Branża

Odmrażając gospodarkę – odmroźmy też relacje

Anna Gąsiorowska, właścicielka firmy Negocjator.

Odmrażając gospodarkę – odmroźmy też relacje

Przez pandemię koronawirusa zamrożeniu uległy nie tylko różne aspekty naszej gospodarki, ale też i nasze relacje społeczno-biznesowe. I o ile co kilka tygodni kolejne branże dostają zielono-żółte światło do działania, to wiele powiązań społecznych nadal pozostaje zamrożonych.

Często powtarzam, że w negocjacjach windykacyjnych duże sukcesy osiągają handlowcy. Ci sami, którzy pozyskali dla nas klientów i dbają o to, by tego kontrahenta utrzymać. Bardzo ważne jest również zbudowanie z dłużnikiem wzajemnego zaufania – czyli po prostu atmosfery, która będzie sprzyjała współpracy. Osobiste relacje biznesowe odgrywają ogromną rolę także w innych elementach prowadzenia biznesu – jak na przykład przy łańcuchu dostaw czy różnych kanałach sprzedaży.

Może się nam wydawać, że przez pandemię cały świat przeniósł się do sfery wirtualnej. Wielu przedsiębiorców skutecznie przeniosło swoje działania do Internetu. Nasze kontakty z kontrahentami i klientami – także. I o ile taka była potrzeba chwili (bardzo długiej i bolesnej), to jednak powinniśmy jak najszybciej odbudowywać nie tylko zerwane łańcuch dostaw, ale także nasze bliższe relacje z innymi graczami na rynku.

Jakie znaczenia mają relacje biznesowe?

Zapewne wielu z Was zauważyło, że w tych trudnych czasach próby, to właśnie zbudowane wcześniej więzi społeczne zyskały na znaczeniu. Mało tego – nawet coś, co wcześniej było nie do przeskoczenia – nagle okazywało się możliwe do załatwienia zdalnie. Sama tego doświadczyłam, gdy windykowałam jedną z firm, która całkowicie przeniosła się na pracę zdalną. Zadłużenie powstało jeszcze sprzed pandemii i sprzed zawirowaniami na rynku. Firma unikała kontaktu – zarówno ze mną, jak i z wierzycielem. Tymczasem – okazało się, że mniej sformalizowana struktura tego przedsiębiorstwa podczas pracy zdalnej, poskutkowała tym, że jej pracownicy stali się bardziej skłonni do współpracy i pomocni w ustaleniu osób decyzyjnych. Dług został spłacony. Nie, nie dzięki pandemii, ale temu, że zbudowałam relację z pracownikami tej firmy, które wcześniej nie były możliwe do zbudowania.

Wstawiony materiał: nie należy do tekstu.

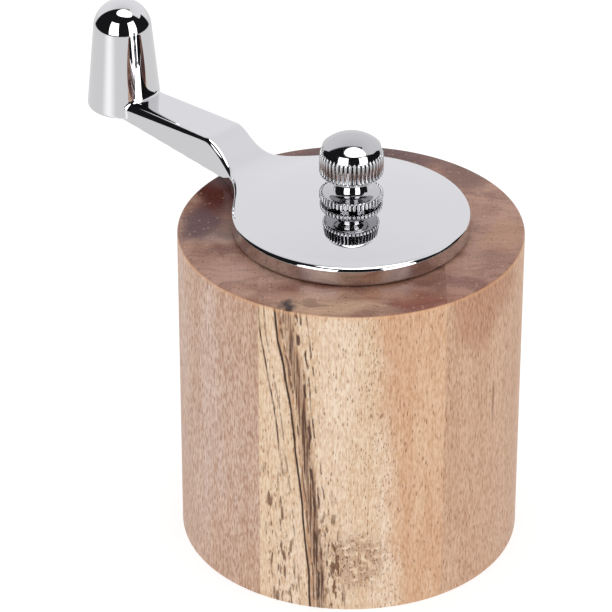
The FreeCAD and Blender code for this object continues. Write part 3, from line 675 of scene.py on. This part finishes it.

Stoimy przed największym wyzwaniem w historii bardzo wielu firm. Nie unikniemy wielu wyzwań, ale to właśnie dzięki relacjom społecznym – możemy je przetrwać i podnosić się. Pandemia otworzyła nam oczy na to, że przedsiębiorstwo to nie budynki, towary, usługi. To przede wszystkim ludzie, na których możemy polegać. Ludzie, którzy, jeśli tylko na to się otworzymy, chętnie zbudują z nami serdeczne i szczere relacje. Ci ludzie to nasi pracownicy, sprzedawcy, ale także dostawcy czy klienci. Pieniądze? Mają znaczenie – i to bardzo dużo. Zastanówmy się jednak przez chwilę, skąd one się biorą w naszej firmie i w jakim kierunku z niej wychodzą. Zobaczymy wtedy, że za ich przepływem – zawsze stoi jakiś człowiek lub grupa ludzi, o których wcześniej nie myśleliśmy, a przynajmniej – nie myśleliśmy w kontekście naszych relacji z nimi.

Zatem, podczas odmrażania gospodarki, co przecież nie dzieję się z chwilą podpisania przez premiera czy ministra zdrowia odpowiedniego rozporządzenia, procesu długotrwałego i niełatwego, odmroźmy też nasze relacje społeczno-biznesowe.